たとえばこんな定言がある。

○芸術とは認識の術である。
あるいは
○芸術とは対象である以前に技術として存在しなければならない。

一見、自明に感じられる以上の定言は、
しかし、芸術作品に当然、与えられていると考えられているステータス(近代主義的な)___すなわち芸術作品は先行するいかなる機能にも意味にも帰属しないことにおいて客体としての自立を獲得する___にあきらかに違反する。もちろん、このようなステータスは容易に獲得されるようなものではない。あらかじめ容易に獲得されるとすれば、芸術は自らを何の役にも立たぬゴミに還元することになる。何の役にも立たぬゴミ とは端的にいかなる関係づけをも放棄すること。道具であることからの脱落だけを意味している。

ゴミを認識する必要はない、むしろ「認識するな」、「無視しろ」、という命令がゴミをゴミとするのである。したがって誰もが知っているように、この人為的な命令の中でしか、ゴミなど存在しないのである。同じように「芸術については語ることができない」「芸術作品を無視しろ」という命令によってしか、芸術が客体として自立できないのだとすれば、なんという倒錯、寂しさだろう。

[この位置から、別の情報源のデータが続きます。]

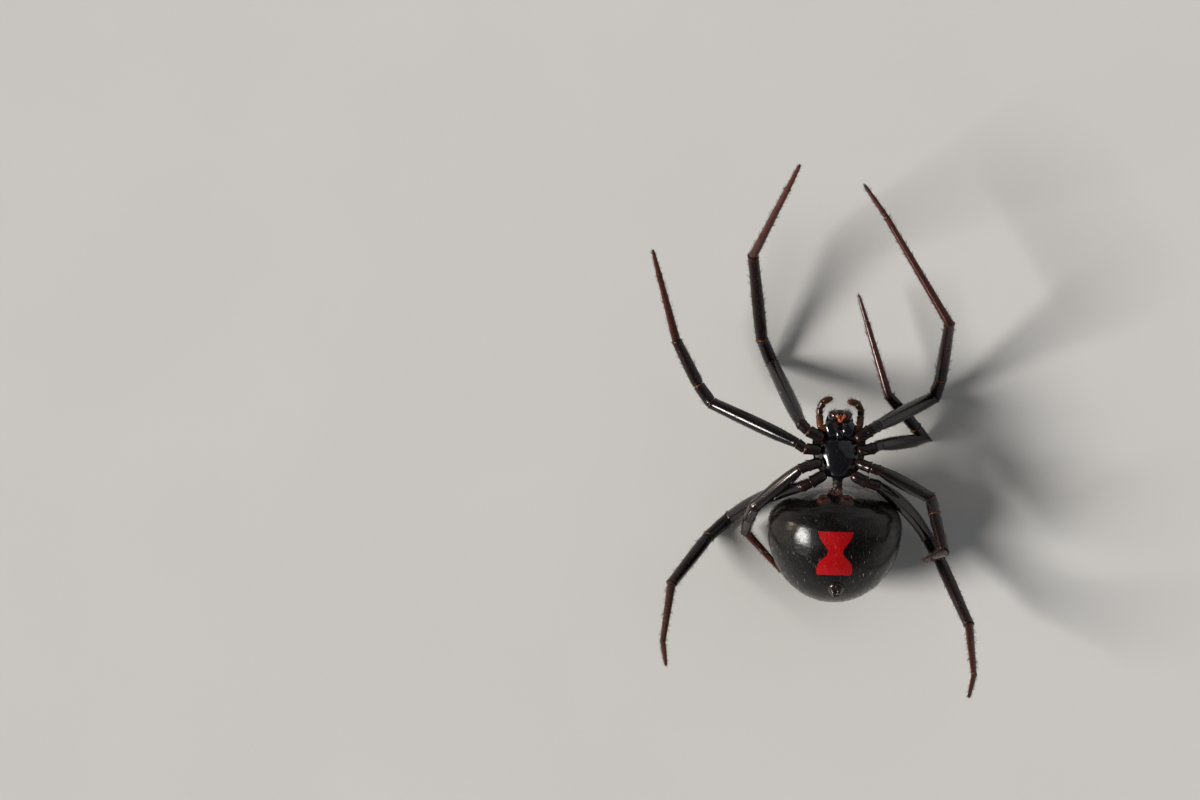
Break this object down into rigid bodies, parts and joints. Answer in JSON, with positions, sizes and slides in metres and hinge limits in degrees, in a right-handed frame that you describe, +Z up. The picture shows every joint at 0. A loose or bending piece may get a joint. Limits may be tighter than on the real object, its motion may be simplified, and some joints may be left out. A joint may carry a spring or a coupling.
{
  "type": "black widow spider model",
  "caption": "Life-size model of a female black widow spider lying on its back, legs held out as in its web, with a red hourglass on a glossy black belly.",
  "frame": {"origin": "on the small flat of the abdomen's back that the spider lies on, below the abdomen's widest section", "axes": "+X towards the spider's right side, -Y forwards past the head, +Z up, which is the spider's belly side"},
  "size_m": [0.0229, 0.0352, 0.0142],
  "materials": {
    "abdomen": "glossy jet-black skin with a red hourglass on the belly side and fine short hairs",
    "cuticle": "polished black cuticle with a faint blue sheen",
    "distal_legs": "dark reddish-brown cuticle with short bristles",
    "mouthparts": "very dark brown cuticle, orange-brown at the fangs",
    "eyes": "wet black, clear-coated",
    "pedicel": "leathery dark brown stalk"
  },
  "bodies": {
    "root": {"abdomen": "abdomen", "carapace": "cuticle", "sternum": "cuticle", "endites_and_labium": "cuticle", "pedicel": "pedicel", "spinnerets": "mouthparts", "chelicera_right": "mouthparts", "chelicera_left": "mouthparts", "palp_right": "distal_legs", "palp_left": "distal_legs", "eye_anterior_median_right": "eyes", "eye_anterior_median_left": "eyes", "eye_anterior_lateral_right": "eyes", "eye_anterior_lateral_left": "eyes", "eye_posterior_median_right": "eyes", "eye_posterior_median_left": "eyes", "eye_posterior_lateral_right": "eyes", "eye_posterior_lateral_left": "eyes", "leg_right_1_coxa": "cuticle", "leg_right_1_femur": "cuticle", "leg_right_1_patella": "cuticle", "leg_right_1_tibia": "cuticle", "leg_right_1_tarsus": "distal_legs", "leg_right_2_coxa": "cuticle", "leg_right_2_femur": "cuticle", "leg_right_2_patella": "cuticle", "leg_right_2_tibia": "cuticle", "leg_right_2_tarsus": "distal_legs", "leg_right_3_coxa": "cuticle", "leg_right_3_femur": "cuticle", "leg_right_3_patella": "cuticle", "leg_right_3_tibia": "cuticle", "leg_right_3_tarsus": "distal_legs", "leg_right_4_coxa": "cuticle", "leg_right_4_femur": "cuticle", "leg_right_4_patella": "cuticle", "leg_right_4_tibia": "cuticle", "leg_right_4_tarsus": "distal_legs", "leg_left_1_coxa": "cuticle", "leg_left_1_femur": "cuticle", "leg_left_1_patella": "cuticle", "leg_left_1_tibia": "cuticle", "leg_left_1_tarsus": "distal_legs", "leg_left_2_coxa": "cuticle", "leg_left_2_femur": "cuticle", "leg_left_2_patella": "cuticle", "leg_left_2_tibia": "cuticle", "leg_left_2_tarsus": "distal_legs", "leg_left_3_coxa": "cuticle", "leg_left_3_femur": "cuticle", "leg_left_3_patella": "cuticle", "leg_left_3_tibia": "cuticle", "leg_left_3_tarsus": "distal_legs", "leg_left_4_coxa": "cuticle", "leg_left_4_femur": "cuticle", "leg_left_4_patella": "cuticle", "leg_left_4_tibia": "cuticle", "leg_left_4_tarsus": "distal_legs"}
  },
  "joints": []
}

ゆえに、芸術は技術である とわれわれは改めて宣言しなければならない。ゴミであれ強制された認識によってはじめて成立するのであれば、われわれはむしろ、それに抵抗する術を修得しなければならない。

Spiritual Exercise。Exerciseとは体操である。ゆえに直訳すれば精神の鍛練となる(イグナチオ・デ・ロヨラによる同名の書はよく知られている)。筋肉と同じように、われわれの脳髄は鍛練できる。芸術は鍛練のためのツールであり、マシンである。すでに、われわれの身体が既存の装置、システムによって矯正され、束縛されているゆえに、われわれはそこから逃れるためのツールの創出と、エクササイスを必要とする。たぶん、このようなタイトルをあえて選びとった、この展覧会の出品者たちが狙っているのは、じつに『芸術』と呼ばれてきた膠着した機構(膠着した機構とは、身体と機構の癒着、すなわちフェティシズムのことである)からの脱出であり、突破であるはずだ。『この他に何が欲しいか?』と問われれば、それでも彼らはこう答える。『もっと多くの芸術を!』つまり、もっと多くの手段を、技術を!